Missing in Pakistan

by sepoy on November 25, 2007

in homistan

Missing in Pakistan is a short documentary written and directed by Ziad Zafar, an independent journalist and filmmaker. It was shot in February and March 2007 and highlights one of the key causes of the judicial and political crisis in Musharraf’s Pakistan: the extra-legal disappearances of ordinary citizens at the hands of Military Intelligence. It reveals, as well, that the average Pakistani citizen can easily draw a stark connection between US ideals and policy with the realities in Pakistan. It is time we did the same here.

The documentary was to be screened at FAST-NU in Lahore. The screening was halted by the administration of the University at the behest of the government. Please read this account by students at FAST-NU to get the details. [via]

{ 1 trackback }

Missing in Pakistan at 3arabawy
November 27, 2007 at 2:39 pm

{ 3 comments… read them below or add one }

1 Hassan Abbas November 30, 2007 at 2:02 am

truly said in the video

“You will see the power of the powerless soon”

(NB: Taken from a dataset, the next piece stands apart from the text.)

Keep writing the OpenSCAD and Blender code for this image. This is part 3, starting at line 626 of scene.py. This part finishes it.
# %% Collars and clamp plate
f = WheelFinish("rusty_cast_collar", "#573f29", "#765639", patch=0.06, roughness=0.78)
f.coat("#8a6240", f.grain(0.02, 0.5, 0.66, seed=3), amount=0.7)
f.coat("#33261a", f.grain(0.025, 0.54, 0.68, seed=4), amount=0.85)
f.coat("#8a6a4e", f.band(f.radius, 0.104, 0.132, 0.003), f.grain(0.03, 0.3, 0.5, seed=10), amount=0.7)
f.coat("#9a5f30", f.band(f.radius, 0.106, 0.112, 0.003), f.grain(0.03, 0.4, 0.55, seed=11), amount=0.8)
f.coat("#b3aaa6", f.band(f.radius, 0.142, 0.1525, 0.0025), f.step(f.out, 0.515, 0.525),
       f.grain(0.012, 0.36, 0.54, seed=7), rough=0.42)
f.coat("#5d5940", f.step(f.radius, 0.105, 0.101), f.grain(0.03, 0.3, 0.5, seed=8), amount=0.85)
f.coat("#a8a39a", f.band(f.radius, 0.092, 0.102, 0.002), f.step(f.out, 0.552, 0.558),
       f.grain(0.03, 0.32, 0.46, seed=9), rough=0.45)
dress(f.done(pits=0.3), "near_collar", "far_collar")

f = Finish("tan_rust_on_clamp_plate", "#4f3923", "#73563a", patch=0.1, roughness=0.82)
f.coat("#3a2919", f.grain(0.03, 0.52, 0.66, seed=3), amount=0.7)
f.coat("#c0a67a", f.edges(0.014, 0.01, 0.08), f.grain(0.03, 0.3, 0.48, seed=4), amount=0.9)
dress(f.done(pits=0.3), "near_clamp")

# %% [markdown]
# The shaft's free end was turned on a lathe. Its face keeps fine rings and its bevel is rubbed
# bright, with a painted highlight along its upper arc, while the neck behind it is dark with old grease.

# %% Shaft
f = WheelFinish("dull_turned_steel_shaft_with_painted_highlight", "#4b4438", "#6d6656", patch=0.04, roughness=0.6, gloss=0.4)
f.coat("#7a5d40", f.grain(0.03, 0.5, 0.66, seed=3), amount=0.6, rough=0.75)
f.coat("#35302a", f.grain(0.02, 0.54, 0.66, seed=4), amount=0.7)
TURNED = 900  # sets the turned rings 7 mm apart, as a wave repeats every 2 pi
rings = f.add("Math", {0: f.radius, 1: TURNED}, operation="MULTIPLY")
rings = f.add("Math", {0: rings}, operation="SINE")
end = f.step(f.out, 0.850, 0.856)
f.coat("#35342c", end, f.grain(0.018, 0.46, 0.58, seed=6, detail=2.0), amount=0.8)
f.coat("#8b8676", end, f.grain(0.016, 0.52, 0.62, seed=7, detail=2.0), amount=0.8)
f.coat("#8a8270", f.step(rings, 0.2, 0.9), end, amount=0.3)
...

2 lele January 25, 2008 at 10:27 pm

And once again , the same story, diffrent counntry…

3 Izaan Samad Khan April 23, 2008 at 10:11 am

That is an astounding figure–again, 50,000 brothers, fathers, mothers, daughters, sons.

There’s much categorical reasoning about who disappears and why, and while here the government is not held up as the big bad bogey with a Gulag, there remains still a mystery attending each and every one of those lost souls.

It may be easier in the nature of things to account for fear and mistrust, especially where assessing information is concerned. Politically motivated agitation and propagand, censorship, and intimidation leaves new media viewers and old fashioned readers alike searching for verifiable reportage, and where it’s not to be found or a public has found that it has been misinformed, trust both in language and in people decays.

I wish I knew more about the development of common cause and trust across complex societies, especially as politicians and others develop power by siezing on and increasing the polarization between their positions, which they may do largely through suggestion and by making much of trivial differences between people.

Mobs don’t keep records but governments do, and over time the truth comes out in old memos, orders, purchase receipts, and rosters; where such do not come to light, one need not overestimate the powers of the state.